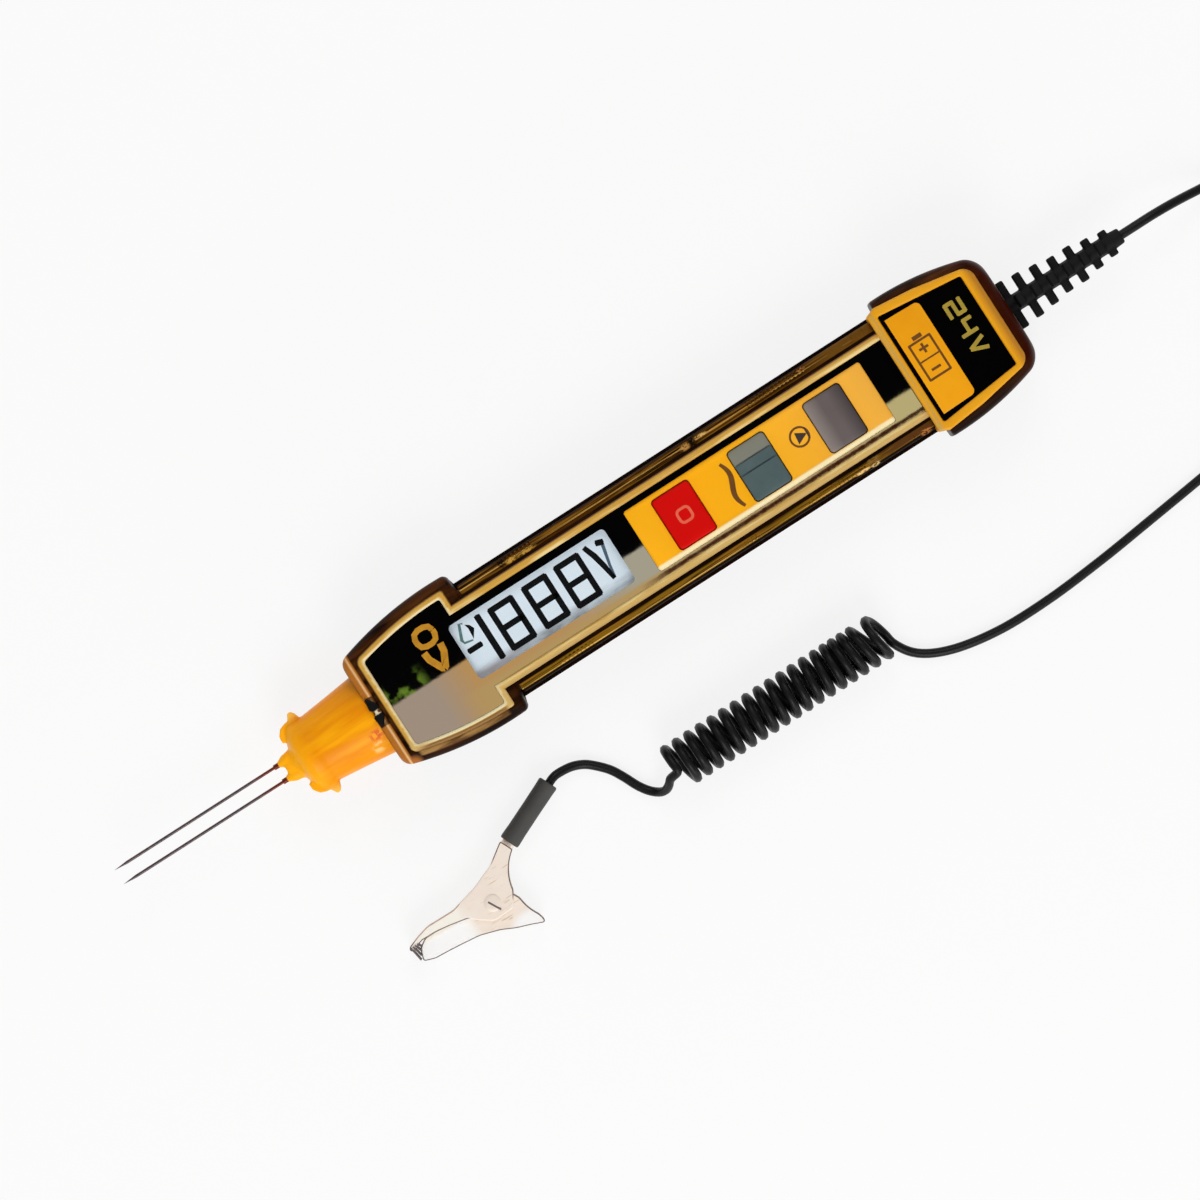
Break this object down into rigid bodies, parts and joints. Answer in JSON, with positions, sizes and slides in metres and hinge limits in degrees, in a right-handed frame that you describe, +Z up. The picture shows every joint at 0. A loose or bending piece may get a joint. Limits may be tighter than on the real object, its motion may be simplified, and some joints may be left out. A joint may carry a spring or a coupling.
{
  "type": "automotive circuit tester",
  "caption": "Slim hand-held circuit tester with two needle probes, a number display, three push buttons, and a curly lead to an alligator clip.",
  "frame": {"origin": "under the middle of the tester, from needle tips to the end of the strain relief, on the table it lies on", "axes": "+X from the needles to the lead, +Z up out of the face, +Y across the tester, away from the lead"},
  "size_m": [0.2908, 0.0743, 0.0208],
  "materials": {
    "shell": "dark maroon moulded ABS, gloss",
    "grip": "brown-gold soft grip with small ribs",
    "gold_frame": "gold lacquered frame, satin gloss",
    "face": "gloss black acrylic",
    "window": "clear lens, polished",
    "yellow_plate": "yellow moulded plastic, satin",
    "red_button": "red moulded plastic, satin",
    "teal_button": "teal-grey moulded plastic, satin",
    "grey_button": "warm grey moulded plastic, satin",
    "label": "orange lacquered label plate, bare",
    "amber": "amber translucent polycarbonate",
    "black_part": "black moulded plastic, satin",
    "needle": "dark plated steel",
    "rubber_black": "soft black PVC, matt",
    "sleeve": "soft dark grey PVC, matt",
    "brass_part": "turned brass",
    "wire_red": "PVC insulation",
    "lamp": "clear epoxy",
    "board": "green solder mask",
    "lcd": "display glass, pale blue-white",
    "diffuser": "white diffuser",
    "component": "black epoxy",
    "ceramic_part": "white ceramic",
    "tin": "tinned steel",
    "screw": "zinc plated steel",
    "clip_metal": "folded sheet steel, pale plated"
  },
  "bodies": {
    "tester": {"lower_shell": "shell", "upper_shell": "shell", "side_grip_left": "grip", "side_grip_right": "grip", "face_bezel": "gold_frame", "face_panel": "face", "display_window": "window", "button_plate": "yellow_plate", "end_cap": "shell", "cap_bezel": "gold_frame", "cap_panel": "face", "label_plate": "label", "battery_door": "black_part", "case_screws": "screw", "nose": "amber", "nose_latch": "black_part", "needle_left": "needle", "needle_right": "needle", "strain_relief": "rubber_black", "needle_sockets": "brass_part", "needle_wires": "wire_red", "nose_lamp": "lamp", "circuit_board": "board", "display_glass": "lcd", "display_backlight": "diffuser", "display_contacts": "component", "switch_housings": "component", "main_chip": "component", "buzzer": "component", "input_fuse": "ceramic_part", "crystal": "tin", "cell_left": "tin", "cell_right": "tin", "cell_contacts": "tin", "lead_inner": "rubber_black", "lead_to_coil": "rubber_black", "coil": "rubber_black", "lead_to_clip": "rubber_black", "clip_boot": "sleeve", "clip_fixed_jaw": "clip_metal", "clip_pivot": "tin", "clip_spring": "screw"},
    "red_button": {"button_red": "red_button", "plunger_red": "ceramic_part"},
    "teal_button": {"button_teal": "teal_button", "plunger_teal": "ceramic_part"},
    "grey_button": {"button_grey": "grey_button", "plunger_grey": "ceramic_part"},
    "clip_lever": {"clip_lever_jaw": "clip_metal"}
  },
  "joints": [
    {"name": "red_press", "type": "slide", "parent": "tester", "child": "red_button", "axis": [0, 0, -1], "range_m": [0, 0.0006], "stiffness_N_per_m": 400, "springref_m": -0.0008},
    {"name": "teal_press", "type": "slide", "parent": "tester", "child": "teal_button", "axis": [0, 0, -1], "range_m": [0, 0.0006], "stiffness_N_per_m": 400, "springref_m": -0.0008},
    {"name": "grey_press", "type": "slide", "parent": "tester", "child": "grey_button", "axis": [0, 0, -1], "range_m": [0, 0.0006], "stiffness_N_per_m": 400, "springref_m": -0.0008},
    {"name": "clip_open", "type": "hinge", "parent": "tester", "child": "clip_lever", "pos_m": [-0.0621, -0.0471, 0.0033], "axis": [0, 0, 1], "range_deg": [0, 30], "stiffness_Nm_per_rad": 0.03, "springref_deg": -28.65, "deforming": ["clip_spring"]}
  ]
}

============================================================

Go through the listing above and restate it word for word.

§ **TASK RESPONSE**:
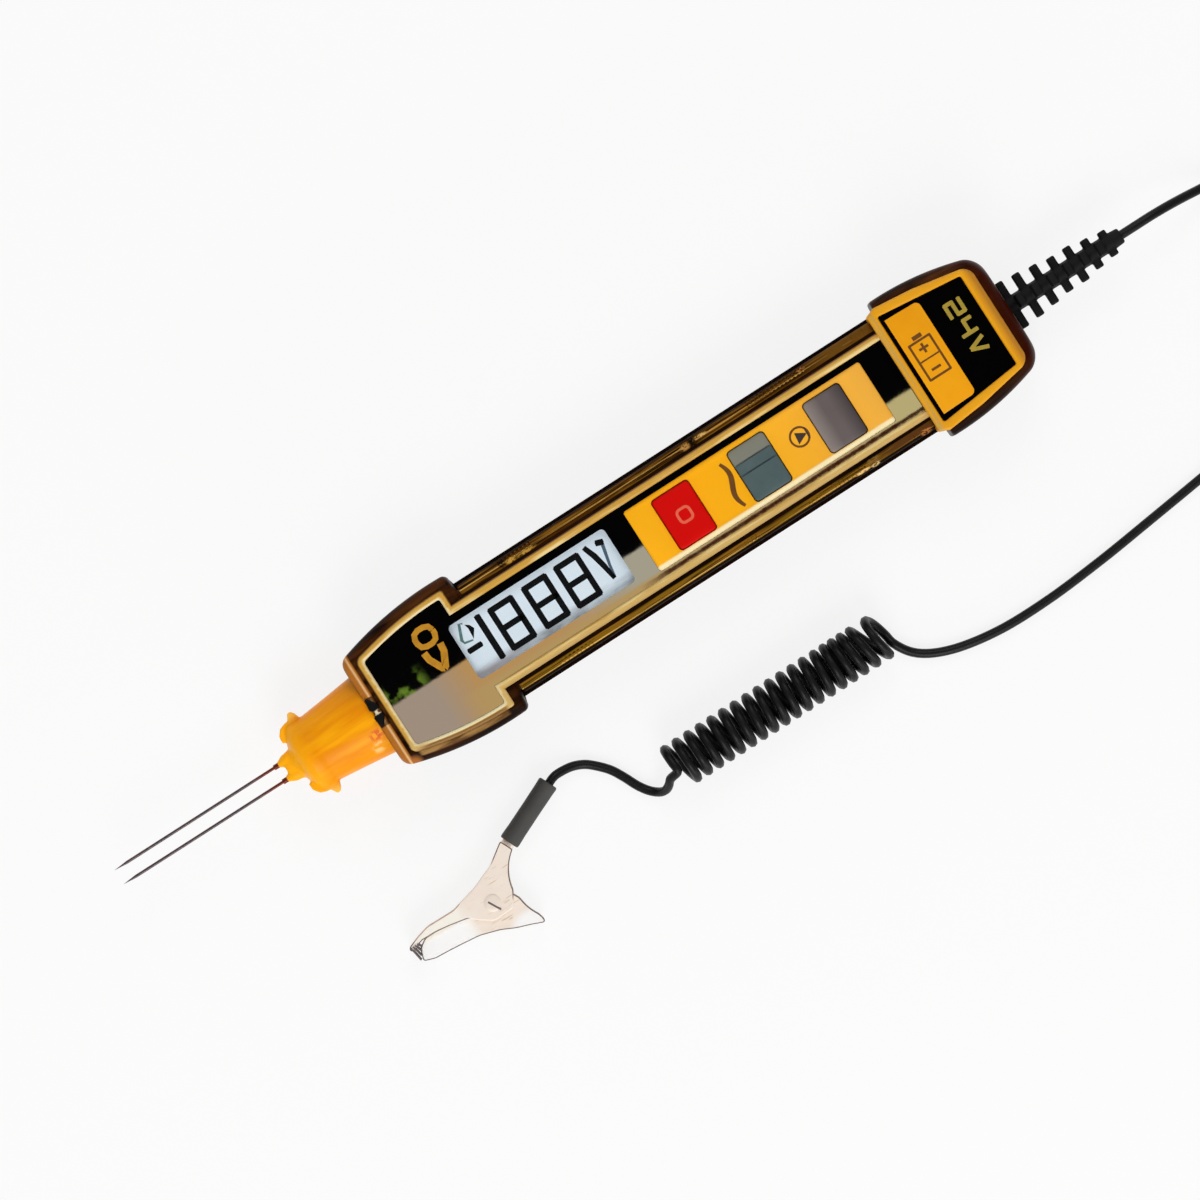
Break this object down into rigid bodies, parts and joints. Answer in JSON, with positions, sizes and slides in metres and hinge limits in degrees, in a right-handed frame that you describe, +Z up. The picture shows every joint at 0. A loose or bending piece may get a joint. Limits may be tighter than on the real object, its motion may be simplified, and some joints may be left out. A joint may carry a spring or a coupling.
{
  "type": "automotive circuit tester",
  "caption": "Slim hand-held circuit tester with two needle probes, a number display, three push buttons, and a curly lead to an alligator clip.",
  "frame": {"origin": "under the middle of the tester, from needle tips to the end of the strain relief, on the table it lies on", "axes": "+X from the needles to the lead, +Z up out of the face, +Y across the tester, away from the lead"},
  "size_m": [0.2908, 0.0743, 0.0208],
  "materials": {
    "shell": "dark maroon moulded ABS, gloss",
    "grip": "brown-gold soft grip with small ribs",
    "gold_frame": "gold lacquered frame, satin gloss",
    "face": "gloss black acrylic",
    "window": "clear lens, polished",
    "yellow_plate": "yellow moulded plastic, satin",
    "red_button": "red moulded plastic, satin",
    "teal_button": "teal-grey moulded plastic, satin",
    "grey_button": "warm grey moulded plastic, satin",
    "label": "orange lacquered label plate, bare",
    "amber": "amber translucent polycarbonate",
    "black_part": "black moulded plastic, satin",
    "needle": "dark plated steel",
    "rubber_black": "soft black PVC, matt",
    "sleeve": "soft dark grey PVC, matt",
    "brass_part": "turned brass",
    "wire_red": "PVC insulation",
    "lamp": "clear epoxy",
    "board": "green solder mask",
    "lcd": "display glass, pale blue-white",
    "diffuser": "white diffuser",
    "component": "black epoxy",
    "ceramic_part": "white ceramic",
    "tin": "tinned steel",
    "screw": "zinc plated steel",
    "clip_metal": "folded sheet steel, pale plated"
  },
  "bodies": {
    "tester": {"lower_shell": "shell", "upper_shell": "shell", "side_grip_left": "grip", "side_grip_right": "grip", "face_bezel": "gold_frame", "face_panel": "face", "display_window": "window", "button_plate": "yellow_plate", "end_cap": "shell", "cap_bezel": "gold_frame", "cap_panel": "face", "label_plate": "label", "battery_door": "black_part", "case_screws": "screw", "nose": "amber", "nose_latch": "black_part", "needle_left": "needle", "needle_right": "needle", "strain_relief": "rubber_black", "needle_sockets": "brass_part", "needle_wires": "wire_red", "nose_lamp": "lamp", "circuit_board": "board", "display_glass": "lcd", "display_backlight": "diffuser", "display_contacts": "component", "switch_housings": "component", "main_chip": "component", "buzzer": "component", "input_fuse": "ceramic_part", "crystal": "tin", "cell_left": "tin", "cell_right": "tin", "cell_contacts": "tin", "lead_inner": "rubber_black", "lead_to_coil": "rubber_black", "coil": "rubber_black", "lead_to_clip": "rubber_black", "clip_boot": "sleeve", "clip_fixed_jaw": "clip_metal", "clip_pivot": "tin", "clip_spring": "screw"},
    "red_button": {"button_red": "red_button", "plunger_red": "ceramic_part"},
    "teal_button": {"button_teal": "teal_button", "plunger_teal": "ceramic_part"},
    "grey_button": {"button_grey": "grey_button", "plunger_grey": "ceramic_part"},
    "clip_lever": {"clip_lever_jaw": "clip_metal"}
  },
  "joints": [
    {"name": "red_press", "type": "slide", "parent": "tester", "child": "red_button", "axis": [0, 0, -1], "range_m": [0, 0.0006], "stiffness_N_per_m": 400, "springref_m": -0.0008},
    {"name": "teal_press", "type": "slide", "parent": "tester", "child": "teal_button", "axis": [0, 0, -1], "range_m": [0, 0.0006], "stiffness_N_per_m": 400, "springref_m": -0.0008},
    {"name": "grey_press", "type": "slide", "parent": "tester", "child": "grey_button", "axis": [0, 0, -1], "range_m": [0, 0.0006], "stiffness_N_per_m": 400, "springref_m": -0.0008},
    {"name": "clip_open", "type": "hinge", "parent": "tester", "child": "clip_lever", "pos_m": [-0.0621, -0.0471, 0.0033], "axis": [0, 0, 1], "range_deg": [0, 30], "stiffness_Nm_per_rad": 0.03, "springref_deg": -28.65, "deforming": ["clip_spring"]}
  ]
}